2. There is some evidence in this case which establishes a powerful motive for the offence. P. W. 10 is residing in a house beyond two houses of the accused. A few days prior to the incident, at midnight, she saw one person entering the accused's house and she informed the same to one Palliah, her neighbour, Pulliah, as P. W, 11, deposed that, on being informed of the said fact, he told the same to one Ramaniah, Venkataramiah and others, that when they called the accused, his wife, i.e., the deceased, told them that a man known to her bad come and that when they caught the person who had entered the house and was trying to run away, the deceased interceded and asked them to leave the man. He further stated that the name of the manwas Hanumantha Rao and that he informed of that fact to the accused. Venkataramiah, as P. W. 12, corroborates P. W. 11 in regard to this incident. Ramaniah as p. W. 13, further stated that the deceased and the accused's mother abused them for catching hold of Hanumantha Rao. The fact that a stranger entered the house of the accused at midnight, that P. Ws. 11, 12 and 13 caught him and left him off as the deceased and the accused's mother interceded, and that that fact was intimated to the accused would afford sufficient basis for a deep rooted suspicion in the mind of the accused about the character of his wife.

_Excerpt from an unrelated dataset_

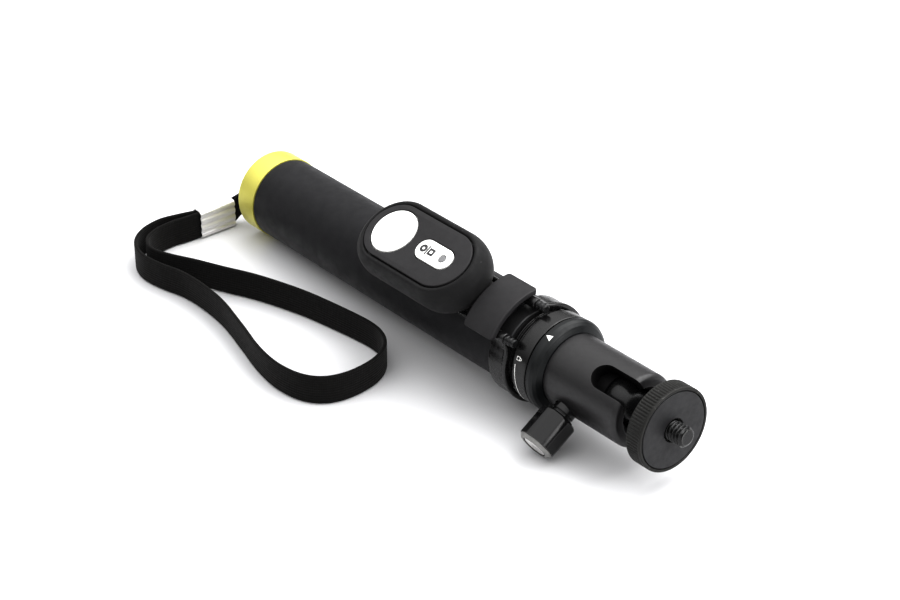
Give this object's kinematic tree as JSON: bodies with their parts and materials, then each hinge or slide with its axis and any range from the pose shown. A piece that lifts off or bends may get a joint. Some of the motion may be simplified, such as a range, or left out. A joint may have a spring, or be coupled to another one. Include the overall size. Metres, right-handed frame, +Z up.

3. P. Ws, 3, 4, 6 and 7 say that, after the murder of Sayammal the accused stood at his threshold at about 12 o'clock, and said that he had killed his wife. P. W. 3 lives in thy same street as that of the accused P. W. 4, is a neighbour; P. W. 6 lives in the next street of the accused and P. W. 7 lives opposite to the accused's house. We have carefully gone through their evidence and nothing has been elicited in the cross-examination which in any way detracts from their veracity. Indeed, P. W. 7 a man aged 70 years goes a little further and says that he saw the accused entering the cattle shed and that after a few minutes he came to the threshold and said that he killed his wife and that he must be saved. But, in the cross-examination he admits that he told the police that be came out of his house after hearing the alarm. We may, therefore, ignore the statement that this witness saw the accused entering his cattle shed prior to the murder. These witnesses also say that, when they saw him at the threshold, there was blood on his hand, shirt and dhoti.
4. The accused also made a confession Ex. p. 2 to the village munsif, on 1-6-1949 at 12-30 implicating himself in the murder.
5. The learned Sessions Judge on a consideration of the evidence held that that statements was made after the accused was taken into the custody by the Head constable and that therefore it was not admissible in evidence. For the same reason we also ignore that statement. But the Sessions Judge, having regard to the other evidence in the cafe, held that the accused committed the murder.
6. In appeal the learned counsel for the appellant Mr. K. S. Jayarama Iyer contended that the conviction was based only on an extra- judicial confession, not corroborated by any other relevant evidence and that therefore the conviction was bad.
7. Though the law in respect of extra-judicial confessions appears to be well settled, curiously enough there is not a single reported decision of this Court in the long history of criminal justice.
Therefore, it would be convenient at this stage to consider the law on the subject.
8. Greenleaf in his Treatise on the Law of Evidence (1883), Part I, Edn. 14, p. 273 states :
'Whether extra-judicial confessions uncorroborated by any other proof of the corpus delicti, are of themselves sufficient to found a conviction of the prisoner, has been gravely doubted. In the Roman law, such naked confessions amounted only to a semiplena probatio upon which alone no judgment could be founded; and at most the party could only in proper cases be put to the torture ... in each of the English cases usually cited in favour of the sufficiency of this evidence, there was some corroborating circumstance. In the United States, the prisoner's confession, when the corpus delicti is not otherwise proved, has been held insufficient for his conviction; and this opinion certainly best accords with the humanity of the criminal Code, and with the great degree of caution applied in receiving and weighing the evidence of confessions in other cases, and it seems countenanced by approved writers on this branch of the law.'
9. The learned author in Wigmore on a Treatise on the System of Evidence in Trial at Common law, Vol. in (1904) at p. 2070, states the rules obtaining in England and in America in the following manner :
'2070 (1) English rule : Whether the uncorroborated confession of the accused in a criminal case is alone sufficient to support a conviction is a question which for more than a hundred years has been culpably left unsettled in English law. Frequent opportunities were presented for settling it, but they were not improved; and the law was left in an unfortunate state of obscurity, subject to much difference of opinion.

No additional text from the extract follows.